Crypto currency, a form of digital currency was first created well over a decade ago. Unlike digital currency, which is nothing but physical cash in an electronic form, a crypto-currency is self-created by a user by solving a complex puzzle. The first crypto-currency was Bitcoin and the entire technology works on a platform called “blockchain” which is a complex set of algorithms which are extremely tough to crack. Over time, other crypto-currencies worldwide have become popular, with the likes of Elon Musk of Tesla frequently conversing on the topic on his social media platforms. popular crypto-currencies include Bitcoin, Ethereum, Ripple XRP, Litecoin, to name a few. If a user is unable to “mine” or self-create a crypto-currency, they can buy the same from exchanges, which have become extremely popular. globally, crypto-currencies are now being accepted across retail chains such as Starbucks, Burger King, KFC among many others.
While Banks see the crypto currency as direct competition to the business they are in, payment enhancers and providers such as Mastercard and Visa have been in the race to collaborate with crypto-currency platforms. The latest is Mastercard Asia, which has tied up with three exchanges in the region to power acceptance and payment of crypto-currency using their platform. The three digital asset service providers that Mastercard is partnering with are Amber Group, Bitkub in Thailand, and CoinJar in Australia, all of which offer cryptocurrency purchase and exchange services in their respective domestic markets. These companies are the first APAC-based cryptocurrency platforms to join Mastercard’s global Crypto Card Program which was designed to make it simpler and faster for crypto firms to bring secure, compliant payment cards to market, as consumers increasingly seek to fund everyday transactions securely and efficiently with digital currencies.

“Cryptocurrencies are many things to people—an investment, a disruptive technology, or a unique financial tool. As interest and attention surges from all quarters, their real-world applications are now emerging beyond the speculative,” said Rama Sridhar, Executive Vice President, Digital & Emerging Partnerships and New Payment Flows, Asia Pacific, Mastercard. “In collaboration with these partners that adhere to the same core principles that Mastercard does – that any digital currency must offer stability, regulatory compliance and consumer protection – Mastercard is expanding what’s possible with cryptocurrencies to give people even greater choice and flexibility in how they pay.”
Asians seem to be most enthusiastic to pay for transactions through crypto-currency according to a latest survey by Mastercard. 45% of those surveyed in the Asia Pacific region conveyed their likeliness compared to a mere 12% last year and higher than the global average of 40%. Mastercard is committed to applying its innovation, experience and scale to emerging cryptocurrency and digital currency partners, building global ecosystems to modernize payments and transform the way people and businesses transact, said in an official statement.
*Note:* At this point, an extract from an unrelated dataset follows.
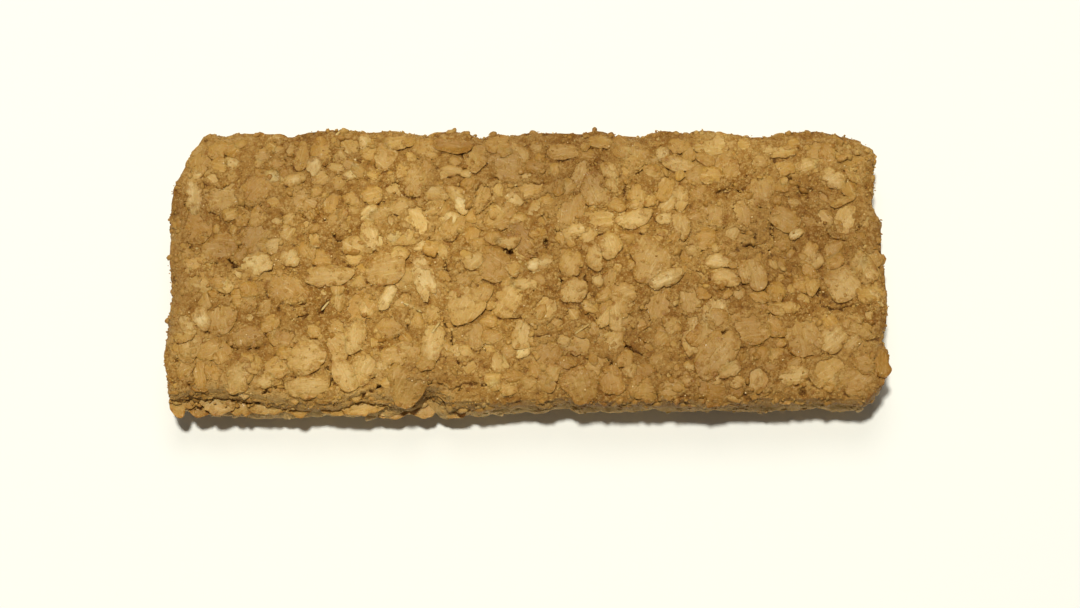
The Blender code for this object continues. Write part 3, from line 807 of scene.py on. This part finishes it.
def lay_shown_flakes(bed, pile, chance):
    press = Press(1.0, 1.0, SHOWN_COVER, 0.05)
    for x, y, length, width, turn, tone, gold, rise in SHOWN_FLAKES:
        flake = Flake(chance, length * MM, width * MM, False)
        lift = SHOWN_RISE * rise * MM
        lay_flake(bed, pile, flake, x * MM, y * MM, math.radians(turn), tone, gold, lift, press, chance)
    for x, y, length, width, turn, tone, gold, rise, curl in CURLED_FLAKES:
        flake = Flake(chance, length * MM, width * MM, False, curl)
        lay_flake(bed, pile, flake, x * MM, y * MM, math.radians(turn), tone, gold, rise * MM, press, chance)


# ---------------------------------------------------------------- core

def upper_faces(sheet, wanted):
    """Faces of the top whose middles pass a test."""
    top = [face for face in sheet.faces if face.normal.z > 0.6 and face.calc_center_median().z > 6.0 * MM]
    middles = np.array([face.calc_center_median() for face in top])
    return [face for face, keep in zip(top, wanted(middles[:, 0], middles[:, 1])) if keep]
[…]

Back in India, the concept of crypto-currency is hardly familiar, save for the elite few who have a global outlook or are well travelled. Lack of regulatory clarity is also a deterrent for Indians to take up the newer form of digital transaction, as the RBI or the Government has not clarified (or banned) the use of cryptos as a legal tender. For the record, 1 Bitcoin is valued at approximately Rs. 49, 50, 973 – yes, around Forty Nine Lakhs fifty Thousand. The prices fluctuate based on the current trading price of the BTC, the official symbol of the currency. But the concept is indeed gaining traction in India and it’s just a matter of time that this global innovation in the payment ecosystem could become mainstay in the country.